Lawmaker wants donors to pay for UConn”s exit from AAC

AP Sports Writer

Lawmaker wants donors to pay for UConn’s exit from AACBy PAT EATON-ROBB

HARTFORD, Conn. (AP) The top Republican in the Connecticut Senate wants private donors to pick up the cost of UConn’s departure from the American Athletic Conference.

Senate Minority Leader Len Fasano wrote on Wednesday to the school’s new president, Tom Katsouleas, urging him to have the UConn Foundation pick up the $20.5 million tab and not students or taxpayers.

The money includes a $17 million exit fee to the AAC and a $3.5 million entrance fee to rejoin the Big East for the 2020-21 academic year. The exit fee must be paid in full by the end of the 2026 fiscal year.

A spokeswoman for UConn said Katsouleas spoke to Fasano Thursday by telephone and explained that 99% of the existing donations made to the foundation cannot, by law, be used for any other purpose. Stephanie Reitz said UConn ”would of course welcome any donor interest in helping to defray the costs of our conference change,” nothing the university is ”exploring this possibility.”

UConn has said it plans to use the school’s share of AAC revenue from 2019 and 2020 to help pay the exit fee, along with money generated from sources such as athletics, dining, housing and parking.

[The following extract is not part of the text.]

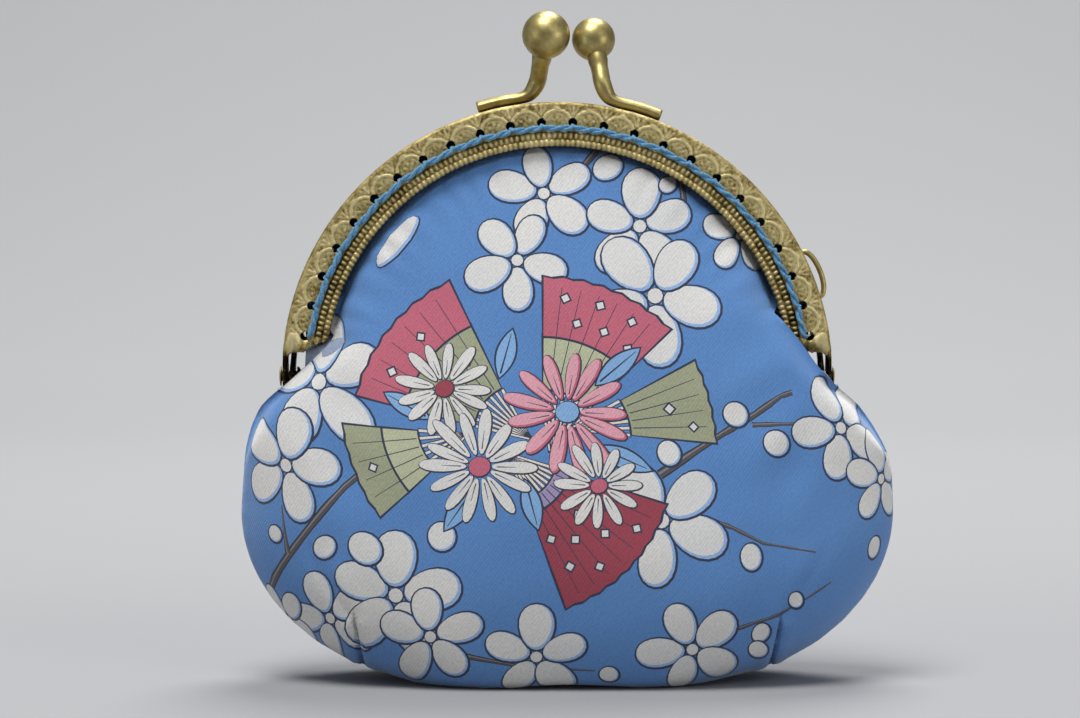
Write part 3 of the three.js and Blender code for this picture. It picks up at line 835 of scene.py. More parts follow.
def front_print():
    art = Print(FLAT_CLOTH, 11)
    art.branch([(-44.8, -35.1), (-41.8, -27.9), (-37.0, -21.9), (-32.8, -17.1), (-26.1, -11.1)], 1.4, 0.8)
    art.branch([(-41.8, -27.3), (-42.3, -24.0), (-42.7, -20.0)], 0.9)
    art.branch([(-44.8, -35.1), (-42.5, -35.0), (-39.6, -35.3)], 1.1)
    upper_twig = ((16.0, -15.2), (21.0, -12.1), (25.9, -9.0), (30.9, -5.9), (34.6, -3.1), (36.5, -2.5))
    art.branch(upper_twig, 1.3, 0.6)
    art.branch([(30.3, -7.5), (34.5, -7.7), (39.6, -7.5)], 0.9)
    art.branch([(24.0, -22.4), (27.2, -23.6), (32.1, -26.1), (40.2, -27.5)], 0.8)
    art.branch([(19.0, -42.5), (27.2, -39.4), (34.6, -37.0), (42.7, -32.0)], 0.8)
    art.branch([(3.0, 31.0), (4.6, 33.0), (6.4, 35.3)], 1.3, 0.9)
    art.branch([(19.7, 26.5), (19.4, 30.0)], 1.1, 0.9)
    art.branch([(-14.0, -43.5), (-4.0, -45.5), (6.0, -46.0)], 0.8)
    for x, rise, radius, turn in (
        (-2.1, 28.5, 8.2, 100), (-6.1, 17.9, 8.2, 60), (12.9, 23.4, 9.0, 85),
        (15.2, 12.4, 10.6, 55), (28.6, 21.9, 6.4, 20), (-37.1, -0.9, 11.0, 25),
        (-41.8, -13.8, 9.2, 70), (-35.2, -37.5, 8.0, 110), (-25.2, -34.2, 10.0, 85),
        (-19.6, -40.5, 8.0, 20), (16.3, -22.4, 10.2, 45), (43.9, -8.1, 8.2, 110),
        (50.2, -16.1, 7.4, 95), (-3.3, -43.8, 8.2, 90), (21.0, -42.5, 8.2, 40),
        (-43.5, -40.0, 6.2, 45),
    ):
        art.blossom(x, rise, radius, turn)
    art.inked(art.place(-24.7, 20.8), 5.2, 1.5, math.radians(52), WHITE, PALE)
    for x, rise, radius in (
        (7.9, 32.3, 2.1), (17.2, 29.7, 1.4), (27.8, -5.9, 2.0), (34.0, -10.6, 2.1),
        (17.5, -11.8, 1.9), (30.0, -28.3, 1.8), (-36.1, -26.4, 1.8), (-29.8, -26.9, 2.5),
        (-18.0, -24.9, 2.3), (-43.9, -24.4, 1.4), (37.1, -34.6, 1.3), (31.5, -39.8, 1.5),
        (31.2, -42.5, 1.5), (49.5, -26.7, 1.6), (8.0, -46.6, 1.6),
    ):
        art.bud(x, rise, radius, art.chance.uniform(1.0, 1.25))
    art.fan(-1.0, -12.0, 27.0, 44, 90, 7, ((0.36, 0.66, SAGE_LIGHT), (0.66, 1.0, PINK)), (
        (0.76, 0.15, 0.8), (0.9, 0.26, 0.75), (0.77, 0.42, 0.75), (0.9, 0.54, 0.8),
        (0.76, 0.68, 0.75), (0.89, 0.82, 0.8),
    ))
    art.fan(-4.0, -10.0, 27.0, 116, 166, 7, ((0.32, 0.72, SAGE), (0.72, 1.0, PINK)), (
        (0.56, 0.22, 0.8), (0.84, 0.4, 0.75), (0.86, 0.75, 0.8),
    ))
    art.fan(-8.0, -12.0, 25.0, -70, -18, 8, ((0.3, 0.4, LILAC), (0.4, 1.0, CRIMSON)), (
        (0.58, 0.12, 0.75), (0.78, 0.16, 0.8), (0.66, 0.34, 0.8), (0.88, 0.36, 0.75),
        (0.56, 0.55, 0.75), (0.76, 0.58, 0.8), (0.9, 0.76, 0.75), (0.68, 0.82, 0.8),
    ))
    art.fan(2.0, -8.0, 22.0, -6, 28, 5, ((0.42, 1.0, SAGE),), ((0.72, 0.5, 0.85), (0.86, 0.2, 0.7)))
    art.fan(-14.0, -9.0, 19.0, 176, 222, 5, ((0.4, 0.7, SAGE_LIGHT), (0.7, 1.0, SAGE)), ((0.85, 0.5, 0.7),))
    for x, rise, length, width, turn in (
        (-15.0, -20.5, 9.0, 3.2, 235), (10.5, -13.0, 9.0, 3.2, -25), (9.5, 1.5, 9.0, 3.2, 40),
        (-8.0, 3.5, 8.0, 3.0, 75), (-4.0, -20.0, 8.0, 3.0, 285), (-23.5, -4.5, 8.0, 3.0, 150),
    ):
        art.leaf(x, rise, length, width, turn, LEAF, INK)
    art.chrysanthemum(-17.5, -2.0, 7.6, 13, WHITE, CREAM, CRIMSON)
    art.chrysanthemum(-12.0, -14.0, 9.0, 14, WHITE, CREAM, PINK)
    art.chrysanthemum(1.5, -5.5, 9.6, 13, ROSE, PINK, LEAF)
    art.chrysanthemum(6.5, -17.0, 6.8, 12, WHITE, CREAM, PINK)
    return art


def rear_print():
    art = Print(FLAT_CLOTH, 23)
    art.branch([(-44.0, -12.0), (-33.0, -16.5), (-20.0, -15.0), (-8.0, -6.0), (2.0, 2.0)], 1.5, 0.6)
    art.branch([(-20.0, -15.0), (-10.0, -25.0), (4.0, -31.0)], 1.0)
    art.branch([(40.0, -38.0), (30.0, -28.0), (22.0, -14.0), (24.0, -2.0)], 1.4, 0.6)
    art.branch([(22.0, -14.0), (12.0, -16.0)], 0.8)
    art.branch([(-14.0, 30.0), (-6.0, 22.0), (-4.0, 15.0)], 1.1)
    for x, rise, radius, turn in (
        (3.0, 5.5, 9.0, 80), (-12.0, 14.0, 8.0, 30), (14.0, 20.0, 8.6, 50), (-4.0, 28.0, 7.2, 95),
        (25.0, 3.0, 8.4, 10), (-26.0, -2.0, 8.6, 65), (-40.0, -10.0, 8.0, 20),
        (-17.0, -25.5, 8.8, 100), (4.0, -32.0, 8.4, 45), (10.0, -14.5, 7.6, 75),
        (36.0, -14.0, 8.8, 85), (27.0, -33.0, 8.8, 30), (-37.0, -31.0, 8.6, 55),
        (46.0, -29.0, 7.0, 15), (-12.0, -43.0, 7.6, 70), (12.0, -43.5, 7.4, 20),
        (-26.0, 17.0, 6.4, 40), (-28.5, -43.0, 6.4, 10),
    ):
        art.blossom(x, rise, radius, turn)
    for x, rise, radius in (
        (-33.0, -18.0, 2.0), (-8.0, -17.0, 2.1), (-1.0, -20.0, 1.7), (17.0, -22.0, 2.2),
        (19.0, -5.0, 1.8), (31.0, -23.0, 1.9), (-6.0, 20.0, 1.7), (25.0, 14.0, 2.0),
        (40.0, -24.0, 1.7), (-27.0, -15.0, 1.6), (3.0, 15.0, 1.6), (-22.0, 8.0, 1.8),
    ):
        art.bud(x, rise, radius, art.chance.uniform(1.0, 1.25))
    return art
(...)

”While I appreciate the effort to protect certain funds from being used for this expense, I remain very concerned about pushing these costs onto students,” Fasano wrote. ”As UConn stated, this will be paid for using revenue collected from students for things like housing and meals. If you have extra money in this non-academic revenue fund, it begs the question: are we overcharging students for these expenses? And if additional money exists, why does UConn continue to ask the state for more taxpayer funding year after year to cover growing expenses such as fringe benefit costs?”

UConn had not responded to Fasano’s letter Thursday afternoon.

The school’s return to the Big East, announced in June, is designed to energize its fan base by renewing some of the old rivalries with St. John’s, Georgetown, Seton Hall and Villanova. It also will cut down the number of costly road trips to states such as Oklahoma, Florida and Texas for conference games. UConn currently is facing a deficit in athletics of more than $40 million.

UConn has said it expects the move eventually will help its bottom line. It has said that since word of the move season ticket sales are way up for both basketball programs.

AAC bylaws stipulate any school seeking to leave the conference must give 27 months’ notice and pay a $12 million fee, but the sides negotiated the higher fee in exchange for allowing UConn to leave sooner.

The Huskies will join the Big East in all sports except football, men’s and women’s ice hockey and rowing. The football program will become an independent in the Football Bowl Subdivision in 2020. The Hockey programs will remain in Hockey East.